Reviewed by

Christopher Armstead

He’s called the ‘Black Cobra’!  Yes, we already have a movie on this site called ‘Black Cobra’, the completely awful, yet oddly captivating Fred ‘The Hammer’ Williamson vehicle he made back in the late 90’s, but this one is a bit more legitimate than that one.  For starters, unlike that old Black Cobra movie, they actually utter the word ‘Cobra’ in this one.  And that old ‘Black Cobra’ movie was just a ripoff of the even worse Stallone joint ‘Cobra’, where this movie is simply a ripoff of better kung fu movies, though they do make fun of ‘Cobra’ which was worth a little something. 

Dateline South Africa.  Sure, it looks like The Valley in SoCal but we’ll roll with the South African angle.  Apartheid may be over, but there are still political prisoners, such as Sipho Biko (Michael Chinyamurundi) who would be set free if he simply admitted to his crimes, but is the fight for freedom ever a crime?  Sipho doesn’t think so, so in jail he rots and his past is about to catch up to him.  It seems that Sipho is about to be killed in prison, hell if we know why, unless his kung fu enabled son Swize (T.J. Storm) can somehow pay a judge to set him free.  Problem is Swize has no loot, with the exception of the diamonds which have been in his family for years.  Unfortunately for Swizo, Mr. Racist over here (the great Robert Pike Daniel) doesn’t want him to have his diamonds, not that this is going to turn out well for Mr. Racist. 

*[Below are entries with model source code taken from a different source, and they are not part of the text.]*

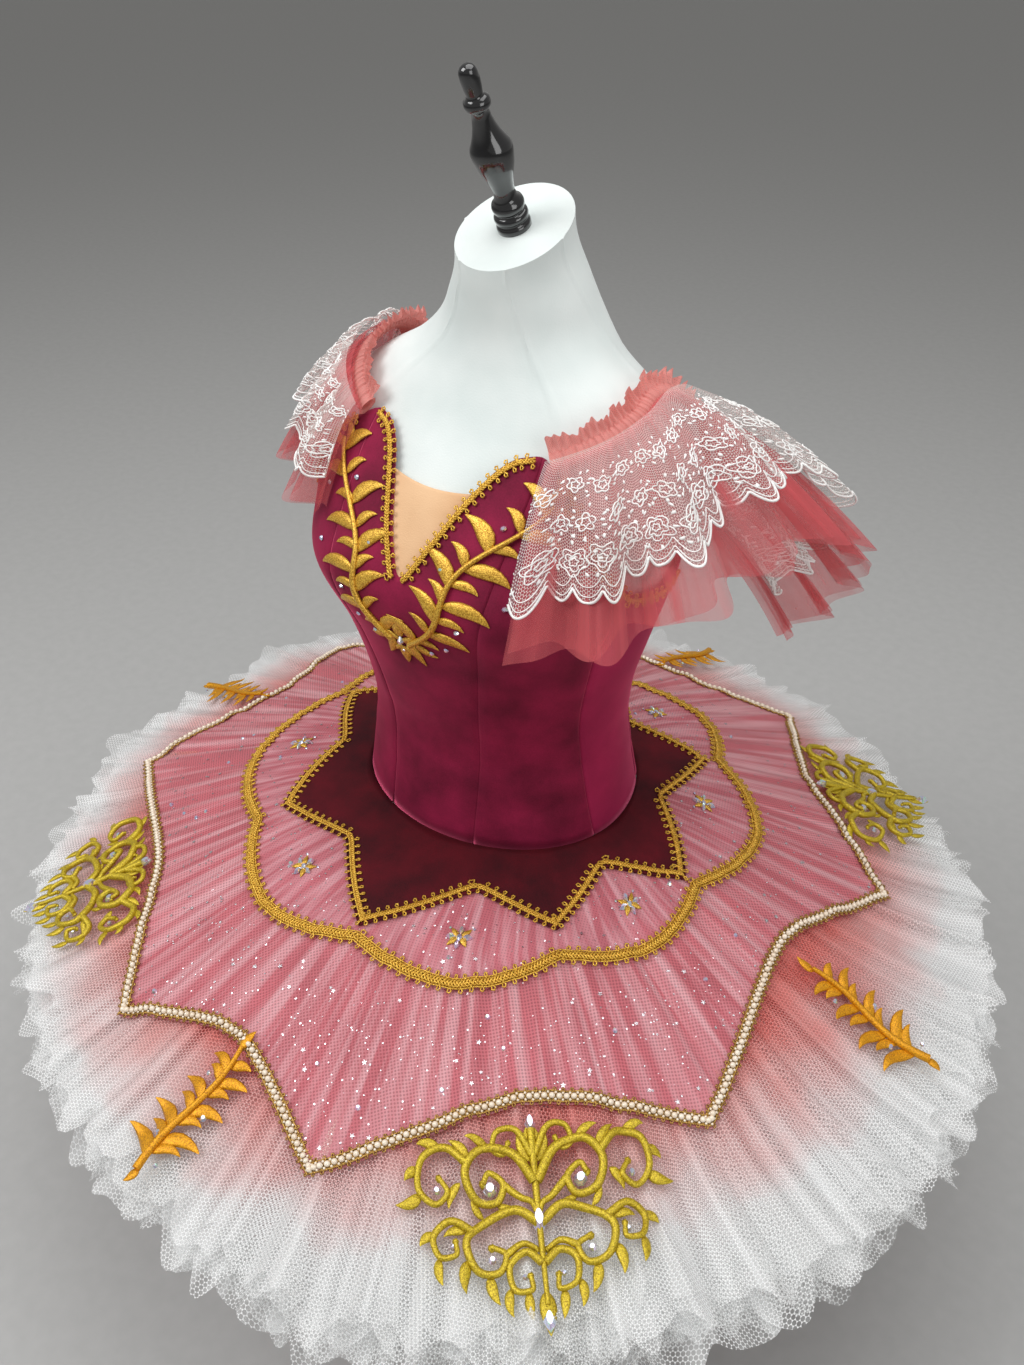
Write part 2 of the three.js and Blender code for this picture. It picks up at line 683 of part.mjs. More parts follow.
/** A braid that lies on a layer, just inside its outline. */
function skirtBraid(name, spots, layer, width, material) {
  const place = (row, column, face) => {
    const spot = spots[column];
    const reach = spot.reach - (row ? BRAID_INSET : width);
    return skirtPoint(spot.turn, reach, layer, SEAM_GAP + (face ? 0 : TRIM));
  };
  addPiece(name, wallFrom(2, spots.length, place, true), material);
}

function buildOverlays() {
  const star = overlay('basque_star', STAR, SKIRT_LAYERS.star, 'darkVelvet');
  const petals = overlay('petal_overlay', PETALS, SKIRT_LAYERS.petals, 'pinkNet');
  const outer = overlay('outer_overlay', OVERLAY, SKIRT_LAYERS.overlay, 'pinkNet');
  skirtBraid('star_braid', star, SKIRT_LAYERS.star, 9, 'gold');
  skirtBraid('petal_braid', petals, SKIRT_LAYERS.petals, 9, 'gold');
  skirtBraid('overlay_braid', outer, SKIRT_LAYERS.overlay, 10, 'pearl');
}

function buildNets() {
  for (const [index, net] of NETS.entries()) {
    const columns = index ? 44 : 64;
    const place = (row, column, face) => {
      const turn = (column * 360) / columns;
      const reaches = [0, HINGE_RADIUS, DROP_RADIUS, netReach(turn) * net.reach];
      const point = skirtPoint(turn, reaches[row], net, face ? -NET : 0);
      if (row < reaches.length - 1) return point;
      const calm = index ? 1 : Math.max(0, -Math.cos(radians(turn * 8)) - 0.5) * 2;
      const wave = Math.sin(radians(turn * net.waves)) + 0.5 * Math.sin(radians(turn * 7 + index * 50));
      return point.setZ(net.edge + calm * net.flute * wave - (face ? NET : 0));
    };
    addPiece(net.name, wallFrom(4, columns, place, true), 'whiteNet');
  }
}

/** The hip yoke that the nets are sewn to. */
function buildYoke() {
  const columns = 40;
  const top = SKIRT_TOP_INNER - SEAM_GAP - WAIST;
  const rows = 4;
  const place = (row, column, face) => {
    const up = THREE.MathUtils.lerp(YOKE_BOTTOM, top, row / (rows - 1));
    return bodyPoint((column * 360) / columns, up, face ? 0 : CLOTH);
  };
  addPiece('hip_yoke', wallFrom(rows, columns, place, true), 'whiteNet');
}

/** Motifs laid on a skirt layer: a half outline, mirrored, round each one's own centre. */
function skirtMotifs(name, motif, layer, lift) {
  const half = motif.outline;
  const other = half.slice(1, -1).reverse().map((spot) => ({ across: -spot.across, inward: spot.inward }));
  const edge = [...half, ...other];
  const inner = edge.map((spot) => ({ across: spot.across / 2, inward: spot.inward / 2 }));
  motif.places.forEach((middle, index) => {
    const place = (spot, face) => {
      const reach = middle.reach - spot.inward * middle.size;
      const aside = THREE.MathUtils.radToDeg((spot.across * middle.size) / reach);
      return skirtPoint(middle.turn + aside, reach, layer, lift + (face ? 0 : TRIM));
    };
    addPiece(`${name}_${index + 1}`, pad([inner, edge], place), 'gold');
  });
}

function buildMotifs() {
  skirtMotifs('medallion', MEDALLION, NETS[0], APPLIQUE_LIFT);
  skirtMotifs('branch', BRANCH, NETS[0], APPLIQUE_LIFT);
  skirtMotifs('crystal_flower', MOTIF, SKIRT_LAYERS.petals, FLOWER_LIFT);
}

// ------------------------------------------------------------------- sleeves

/** The heading's path and both hems, with the same number of steps to each row. */
function sleeveSpots(steps) {
  const spots = [];
  for (let i = 0; i < SLEEVE.length - 1; i += 1) {
    for (let step = 0; step < steps; step += 1) spots.push({ row: i, share: step / steps });
  }
  spots.push({ row: SLEEVE.length - 2, share: 1 });
  return spots.map(({ row, share }, index) => {
    const from = SLEEVE[row];
    const to = SLEEVE[row + 1];
    const hem = (key) => new THREE.Vector3(...from[key]).lerp(new THREE.Vector3(...to[key]), share);
    const mix = (key) => THREE.MathUtils.lerp(from[key], to[key], share);
    return { index, turn: mix('turn'), up: mix('up'), net: hem('net'), lace: hem('lace') };
  });
}

/** A gathered flounce that falls from the heading. */
function flounce(name, spots, hang, material) {
  const rows = 4;
  const columns = spots.length;
  const flare = new THREE.Vector3(hang.spread, (1 + hang.spread) / 2, hang.drop);
  const top = (row, column) => {
    const spot = spots[THREE.MathUtils.clamp(column, 0, columns - 1)];
    const share = THREE.MathUtils.clamp(row, 0, rows - 1) / (rows - 1);
    const fall = spot[hang.key].clone().multiply(flare);
    const outward = new THREE.Vector3(fall.x, fall.y, 0).normalize();
    const point = bodyPoint(spot.turn, spot.up, FLOUNCE.lift)
      .addScaledVector(outward, FLOUNCE.outward)
      .addScaledVector(fall, share);
    point.z += 4 * FLOUNCE.arch * share * (1 - share);
    const wave = column % 2 ? FLOUNCE.fold : -FLOUNCE.fold;
    return point.addScaledVector(outward, wave * share);
  };
  const place = (row, column, face) => {
    const across = top(row, column + 1).sub(top(row, column - 1));
    const along = top(row + 1, column).sub(top(row - 1, column));
    const inward = across.cross(along).normalize();
    const depth = (face ? FLOUNCE.wall : 0) - hang.lift;
    const point = top(row, column).addScaledVector(inward, depth);
    point.x *= hang.side;
    return point;
  };
  addPiece(name, wallFrom(rows, columns, place), material);
}

function buildSleeves() {
  const spots = sleeveSpots(2);
  for (const [letter, side, hang] of [['left', 1, LEFT_HANG], ['right', -1, RIGHT_HANG]]) {
    const path = spots.map((spot) => ({ turn: spot.turn * side, up: spot.up }));
    const { sides, lift, thickness } = HEADING;
    bodyBand(`sleeve_heading_${letter}`, path, sides, lift, thickness, 'sleeveNet');
    const net = { ...hang, key: 'net', side, lift: 0 };
    const lace = { ...hang, key: 'lace', side, lift: FLOUNCE.laceLift };
    flounce(`sleeve_net_${letter}`, spots, net, 'sleeveNet');
    flounce(`sleeve_lace_${letter}`, spots, lace, 'lace');
  }
}

buildStand(buildForm());
buildYoke();
buildBodice();
buildInsert();
buildBodiceTrims();
buildNets();
buildOverlays();
buildMotifs();
buildSleeves();

export default group;
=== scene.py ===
"""Looks of a ballet tutu on a dress form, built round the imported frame.

The bodice, skirt layers, sleeves and trims are laid on two shapes: the form's body and the skirt.
Inner sizes are in millimetres, as a cutter gives them, and every finished point is in metres.
"""

import logging
import math
import random
from dataclasses import dataclass, field
from enum import Enum
from typing import Any, Callable, Optional, Sequence

import bmesh
import bpy
import numpy as np
from mathutils import Matrix, Vector


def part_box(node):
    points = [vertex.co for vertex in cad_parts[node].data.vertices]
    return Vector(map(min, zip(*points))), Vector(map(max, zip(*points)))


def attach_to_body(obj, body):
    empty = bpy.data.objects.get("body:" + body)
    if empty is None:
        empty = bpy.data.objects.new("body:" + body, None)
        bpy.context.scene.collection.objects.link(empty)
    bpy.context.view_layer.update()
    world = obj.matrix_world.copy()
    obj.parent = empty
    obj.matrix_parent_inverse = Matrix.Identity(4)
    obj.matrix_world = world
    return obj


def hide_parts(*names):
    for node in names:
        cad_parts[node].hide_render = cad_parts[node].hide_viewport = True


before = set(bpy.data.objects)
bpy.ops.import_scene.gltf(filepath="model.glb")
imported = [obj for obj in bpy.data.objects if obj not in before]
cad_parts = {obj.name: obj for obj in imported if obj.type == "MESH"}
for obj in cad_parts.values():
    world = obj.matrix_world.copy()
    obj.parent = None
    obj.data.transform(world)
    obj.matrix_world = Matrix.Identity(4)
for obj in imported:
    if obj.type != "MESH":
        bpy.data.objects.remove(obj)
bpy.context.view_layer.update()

Array = np.ndarray
Place = Callable[[Array, Array], Array]
Laid = Callable[[Array, Array, Array], Array]

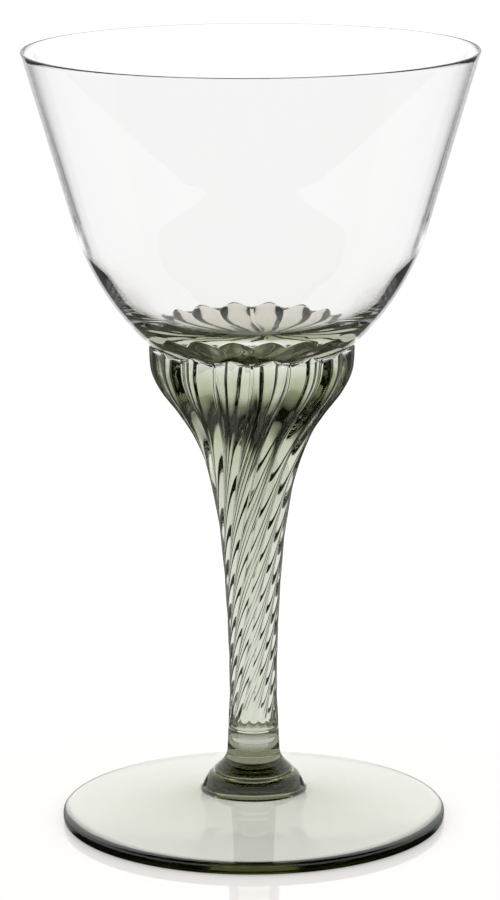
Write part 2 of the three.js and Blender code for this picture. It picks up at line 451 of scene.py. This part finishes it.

Swize has to move these diamonds and damned if he doesn’t know a Diamond Moving Dude in his good friend Nicholas (Jeff Wolfe) in Los Angeles.  First he has to have a quick meet and greet with his sensei (Damion Portier), in a Clouseau / Kato styled encounter where the sensei kicks his ass and almost kills him with the always deadly Vibrating Palm technique, but that’s just his way of telling the young man that he loves him and to be careful. 

In L.A. Swize is picked up by his cousin Mpho (Sebati Edward Mafate) and his cousin’s two comic relief buddies before meeting up with Nicholas.  Note that Nicholas looks real untrustworthy.  Nicholas has arranged a meeting with Japanese businessman Mr. Tanaka

(the great Cary-Hiroyuki Tagawa) and all seems to go well until the tragic realization that the Double Cross was on.  Now Swize is sad because he has no diamonds, no cash and his dad will probably die, but he does have a really sour disposition right now and he’s going to make everybody pay by kicking them in the face real hard.  Action will eventually ensue.  Eventually.

Just so you know ‘Black Cobra’, directed by the duo of Lily Melgar and Scott Donovan, has an awesome trailer.  That trailer has all kinds of kick-ass, ass kicking stuff in it, it’s a trailer that would make any self respecting low budget action fan seek out this film.  I know it worked on me. Now it’s not that this trailer we speak of is altogether misleading, because everything that’s in the trailer is in the movie, it’s just that this was an advertised ass kicking action movie that was in desperate need of more ass kicking action. 

We start out with a little action, Swize laying some racist to waste, and it also setup the little diamond intrigue plot and we were feeling good about all of that.  Then we he encounters his sensei, and recognize that actor Damien Porter could be the coolest looking guy on the planet Earth… pause… things are looking positive.  However by the time we got introduced to Swize’s bitchy fiancée things started to go downhill.  The bitchy fiancée gave us very little in the way of substance for this movie, and by substance I mean watching people get kicked in the face.  It just opened the door for melodrama.  Now that we have that scenario opened up, it gave the filmmakers the opportunity to introduce another potential love interest which again gave us very little in what we wanted to see when we accepted the ‘Black Cobra’ challenge.  There’s a pair of private eye brothers in this movie that didn’t add much to the film, there’s an awesome looking girl ninja sighting in the movie which would’ve been cool if the ninja had actually started kicking some ass, which it looked like she could do, but instead she just prattled off some mindless ninja banter before giving Swize some ninja Tylenol, and there was lots of Swize wandering around Los Angeles doing the legwork as to where his diamonds or his money might be.  Not what we wanted to see.  We realize some of this stuff is necessary to build some semblance of a narrative, but we would’ve been happier seeing less of it.  Or none of it.  Plus it looked like nobody in this movie under the age of fifty was all that good at the craft of acting which kind of made the melodrama and wandering around a little more painful than need be.

But at least the movie closed out with some nicely choreographed fight sequences, finally getting a chance to see what T.J. Storm does best, and lots of dudes crashing through plate glass windows casually placed in convenient spots for them to crash through.  Now we have something we can work with. 

‘Black Cobra’ certainly isn’t the worst low bud martial arts movie we’ve seen, but with just a little more focus on the action, which might’ve cost prohibitive for all I know, I’m thinking it would’ve been a much more entertaining movie.